Task statement - In the material below, the lines containing the word "Blender" are required; copy each of them.

***

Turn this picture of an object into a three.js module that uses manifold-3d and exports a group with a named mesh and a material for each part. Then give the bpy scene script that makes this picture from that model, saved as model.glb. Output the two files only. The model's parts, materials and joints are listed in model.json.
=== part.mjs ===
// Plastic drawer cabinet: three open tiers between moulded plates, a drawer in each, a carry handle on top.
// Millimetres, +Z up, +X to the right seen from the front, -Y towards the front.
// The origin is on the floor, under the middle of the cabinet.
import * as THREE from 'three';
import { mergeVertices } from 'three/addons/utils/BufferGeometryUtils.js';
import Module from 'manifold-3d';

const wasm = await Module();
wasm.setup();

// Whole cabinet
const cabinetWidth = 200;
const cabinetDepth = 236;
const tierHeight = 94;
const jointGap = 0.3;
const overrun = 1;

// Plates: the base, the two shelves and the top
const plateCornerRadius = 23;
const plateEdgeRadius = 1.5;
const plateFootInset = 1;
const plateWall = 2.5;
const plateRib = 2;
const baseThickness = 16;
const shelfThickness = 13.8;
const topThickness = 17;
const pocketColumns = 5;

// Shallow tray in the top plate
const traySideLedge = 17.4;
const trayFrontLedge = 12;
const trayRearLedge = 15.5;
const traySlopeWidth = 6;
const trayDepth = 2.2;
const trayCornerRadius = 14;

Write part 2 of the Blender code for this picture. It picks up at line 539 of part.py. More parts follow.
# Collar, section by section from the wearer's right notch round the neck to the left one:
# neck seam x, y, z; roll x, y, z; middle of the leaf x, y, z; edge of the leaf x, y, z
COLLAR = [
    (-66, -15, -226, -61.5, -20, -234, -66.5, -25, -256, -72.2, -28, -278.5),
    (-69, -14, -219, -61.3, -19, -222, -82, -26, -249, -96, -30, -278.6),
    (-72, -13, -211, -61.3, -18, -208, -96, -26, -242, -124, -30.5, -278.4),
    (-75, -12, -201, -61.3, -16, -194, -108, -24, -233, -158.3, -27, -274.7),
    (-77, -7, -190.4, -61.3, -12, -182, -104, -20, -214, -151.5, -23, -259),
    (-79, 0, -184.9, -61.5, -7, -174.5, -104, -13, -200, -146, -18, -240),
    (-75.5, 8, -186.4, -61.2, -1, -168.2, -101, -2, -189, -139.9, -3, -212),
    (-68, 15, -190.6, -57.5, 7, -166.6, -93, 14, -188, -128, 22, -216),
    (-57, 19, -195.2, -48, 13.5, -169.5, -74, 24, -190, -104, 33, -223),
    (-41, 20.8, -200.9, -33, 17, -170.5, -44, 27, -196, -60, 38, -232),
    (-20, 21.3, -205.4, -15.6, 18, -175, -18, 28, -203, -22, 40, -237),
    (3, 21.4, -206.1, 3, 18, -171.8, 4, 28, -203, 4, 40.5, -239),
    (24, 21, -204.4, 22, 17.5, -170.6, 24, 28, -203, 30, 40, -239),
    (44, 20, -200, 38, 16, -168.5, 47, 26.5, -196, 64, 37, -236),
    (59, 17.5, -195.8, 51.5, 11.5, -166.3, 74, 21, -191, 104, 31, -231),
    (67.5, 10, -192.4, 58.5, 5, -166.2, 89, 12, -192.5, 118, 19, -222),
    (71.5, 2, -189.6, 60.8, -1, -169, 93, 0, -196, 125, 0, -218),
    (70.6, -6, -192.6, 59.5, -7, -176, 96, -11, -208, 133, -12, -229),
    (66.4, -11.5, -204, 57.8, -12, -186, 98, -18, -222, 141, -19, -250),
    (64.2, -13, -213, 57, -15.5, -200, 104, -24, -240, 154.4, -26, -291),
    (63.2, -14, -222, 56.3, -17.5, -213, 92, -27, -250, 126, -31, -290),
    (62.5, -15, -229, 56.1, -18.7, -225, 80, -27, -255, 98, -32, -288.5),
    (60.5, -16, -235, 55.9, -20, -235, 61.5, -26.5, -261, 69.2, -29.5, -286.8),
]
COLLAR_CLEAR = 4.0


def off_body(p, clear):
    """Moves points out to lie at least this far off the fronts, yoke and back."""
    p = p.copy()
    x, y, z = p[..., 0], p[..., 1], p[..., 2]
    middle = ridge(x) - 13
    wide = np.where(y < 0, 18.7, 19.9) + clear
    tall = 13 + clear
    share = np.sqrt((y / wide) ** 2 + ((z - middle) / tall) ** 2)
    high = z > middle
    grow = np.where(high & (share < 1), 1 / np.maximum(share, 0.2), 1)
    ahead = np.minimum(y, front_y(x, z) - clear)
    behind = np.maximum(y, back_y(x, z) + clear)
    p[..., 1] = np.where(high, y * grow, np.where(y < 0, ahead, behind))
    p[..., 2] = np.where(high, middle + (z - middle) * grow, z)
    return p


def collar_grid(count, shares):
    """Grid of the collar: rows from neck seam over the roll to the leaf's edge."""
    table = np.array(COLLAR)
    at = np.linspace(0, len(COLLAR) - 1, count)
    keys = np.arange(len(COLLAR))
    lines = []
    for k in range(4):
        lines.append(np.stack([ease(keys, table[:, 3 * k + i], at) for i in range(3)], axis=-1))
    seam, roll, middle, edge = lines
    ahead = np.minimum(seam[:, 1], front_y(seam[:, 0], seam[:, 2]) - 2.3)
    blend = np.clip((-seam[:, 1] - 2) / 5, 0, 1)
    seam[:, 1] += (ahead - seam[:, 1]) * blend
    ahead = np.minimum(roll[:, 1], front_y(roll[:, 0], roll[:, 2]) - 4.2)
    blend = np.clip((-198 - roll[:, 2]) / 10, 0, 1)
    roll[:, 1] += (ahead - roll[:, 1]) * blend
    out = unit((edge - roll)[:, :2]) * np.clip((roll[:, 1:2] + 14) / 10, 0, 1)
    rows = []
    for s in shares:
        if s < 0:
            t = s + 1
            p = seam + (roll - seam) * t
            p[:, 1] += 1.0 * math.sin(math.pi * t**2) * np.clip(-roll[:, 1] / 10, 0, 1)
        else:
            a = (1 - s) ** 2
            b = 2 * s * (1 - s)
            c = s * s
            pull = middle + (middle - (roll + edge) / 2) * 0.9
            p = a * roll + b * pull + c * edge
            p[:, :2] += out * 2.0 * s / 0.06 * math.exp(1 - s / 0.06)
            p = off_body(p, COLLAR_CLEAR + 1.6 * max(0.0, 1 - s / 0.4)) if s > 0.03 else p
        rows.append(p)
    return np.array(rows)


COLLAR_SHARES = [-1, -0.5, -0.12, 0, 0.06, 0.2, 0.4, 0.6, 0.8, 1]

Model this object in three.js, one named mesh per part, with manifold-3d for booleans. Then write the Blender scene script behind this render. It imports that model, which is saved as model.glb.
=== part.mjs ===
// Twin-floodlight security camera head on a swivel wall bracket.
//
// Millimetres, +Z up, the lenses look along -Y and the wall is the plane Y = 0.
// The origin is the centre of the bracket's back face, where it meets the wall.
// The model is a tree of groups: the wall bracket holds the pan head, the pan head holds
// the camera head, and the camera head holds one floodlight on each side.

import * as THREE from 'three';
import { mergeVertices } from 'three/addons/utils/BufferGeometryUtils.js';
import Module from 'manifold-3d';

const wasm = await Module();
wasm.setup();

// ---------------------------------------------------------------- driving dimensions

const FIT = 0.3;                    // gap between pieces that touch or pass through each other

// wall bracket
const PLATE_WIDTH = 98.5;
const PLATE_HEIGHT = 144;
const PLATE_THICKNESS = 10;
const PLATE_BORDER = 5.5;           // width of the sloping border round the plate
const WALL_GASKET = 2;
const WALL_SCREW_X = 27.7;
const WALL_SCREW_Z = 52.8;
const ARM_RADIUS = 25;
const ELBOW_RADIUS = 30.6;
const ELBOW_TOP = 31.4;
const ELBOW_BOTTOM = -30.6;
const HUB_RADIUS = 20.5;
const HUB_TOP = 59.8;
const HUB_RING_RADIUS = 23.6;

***

In response -
Write part 2 of the Blender code for this picture. It picks up at line 539 of part.py. More parts follow.
Model this object in three.js, one named mesh per part, with manifold-3d for booleans. Then write the Blender scene script behind this render. It imports that model, which is saved as model.glb.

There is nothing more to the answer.